100 miles per hour in a Cadillac hot tub?

A group of McMaster University grads are turning a 1969 Coupe DeVille into a high-speed hot tub.


A trio of McMaster University engineering graduates is giving a whole new meaning to the term "carpool."

Duncan Forster, 38, Alex Saegert, 40, and Phillip Weicker, 35, have resurrected a project from their university days that will have them racing a hot tub car in Utah next month.

The trio says the idea to construct a vehicle complete with a hot tub began in 1996 with “an abandoned car, a keg of beer, and a quote from Ernest Hemingway —‘Always do sober what you say you’d do drunk, that’s the only way you’ll learn.’”

The car was an aged 1982 Chevy Malibu left behind by a previous subletter of Forster’s Hamilton home.

During a night of drinking, a friend of Forster’s suggested he turn the Chevy into a hot tub car. The next morning, Forster found himself doing just that.

With a student budget and lots of ambition, Forster and friends pieced the vehicle together with donated parts, dumpster finds and what they could purchase after saving.

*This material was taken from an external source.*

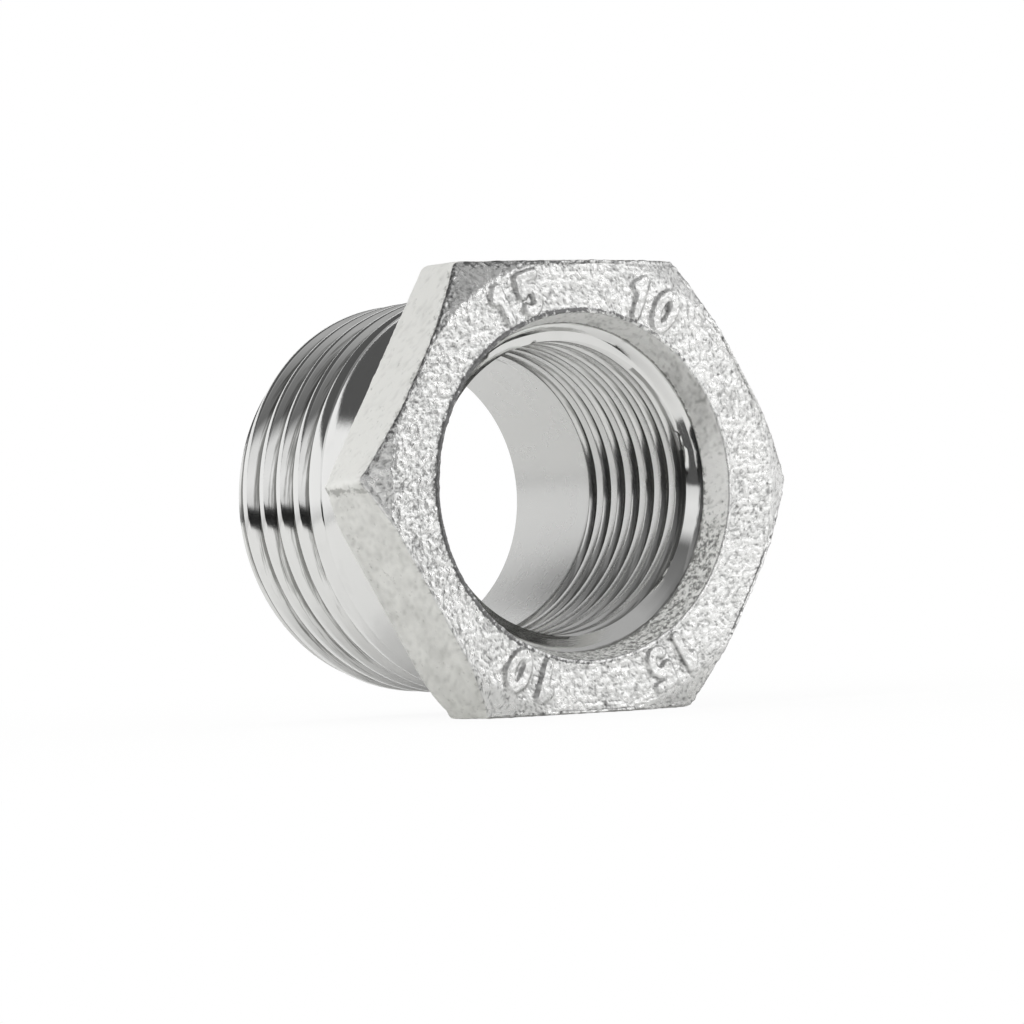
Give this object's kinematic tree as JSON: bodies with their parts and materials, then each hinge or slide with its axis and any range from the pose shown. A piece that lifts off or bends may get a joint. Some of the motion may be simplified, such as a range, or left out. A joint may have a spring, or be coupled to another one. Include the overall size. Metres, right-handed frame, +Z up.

“It was a bit of an abomination because it barely ran and it leaked,” he says. “We painted it with white latex paint, but we got it to run.”

The car quickly made its rounds on the McMaster party circuit, garnering plenty of quizzical looks and cheers. Even the university got in on the fun, including the vehicle in frosh week events and homecoming games.

“Faculty thought it was really funny,” Forster says. “We would park it on the front lawn of the engineering building during functions and we never got flak from university administration.”

As the car’s glory days began to slip away, they passed the vehicle to a new crop of McMaster engineering students, but never quite gave up the dream of building a hot tub car meant for racing.

Seventeen years later, the trio — now partially located in California — is on a second iteration of the car and it’s getting just as much attention.

This time the vehicle they’ve outfitted is a 1969 Cadillac Coupe DeVille convertible purchased on eBay for $800.

To date, Forster says they have invested about $20,000 into the car.

Later this summer, they’ll take it to the Bonneville Salt Flats, where quirky racing enthusiasts flock every year to beat speed records.

“Nobody’s ever gone 100 miles per hour in an open-air self propelled hot tub while sitting neck-deep in soothing warm water,” they say. “We aim to correct that mistake of history this August.”

Before the team can travel 1,000 kilometres from California to Utah to race for the title of world’s fastest hot tub, Forster says there is plenty left on their to-do list.

Electrical work must be completed and gauges properly connected.

“All the major components are complete and have been tested, but we have our finishing touches to do,” he says. “We are going to have our hands full.”

But getting the car ready isn’t the only challenge that awaits.

There is a chance they could arrive in California only to be denied an opportunity to race by the Southern California Timing Association, which runs the competition.

“The chances of this are slim, given that this community is known for racing everything from motorized bar stools, to sofas, to toilets, but at the end of the day, it’s their course, and their right to decide if we can race for the record,” the team says.

Regardless of the result, Forster says he would be happy just to rally up some competitors, and if not, the team says it will be a good chance to reinforce “the recognition that no challenge is insurmountable, and great things are possible when you have tools, and talent, and a goal to shoot for.”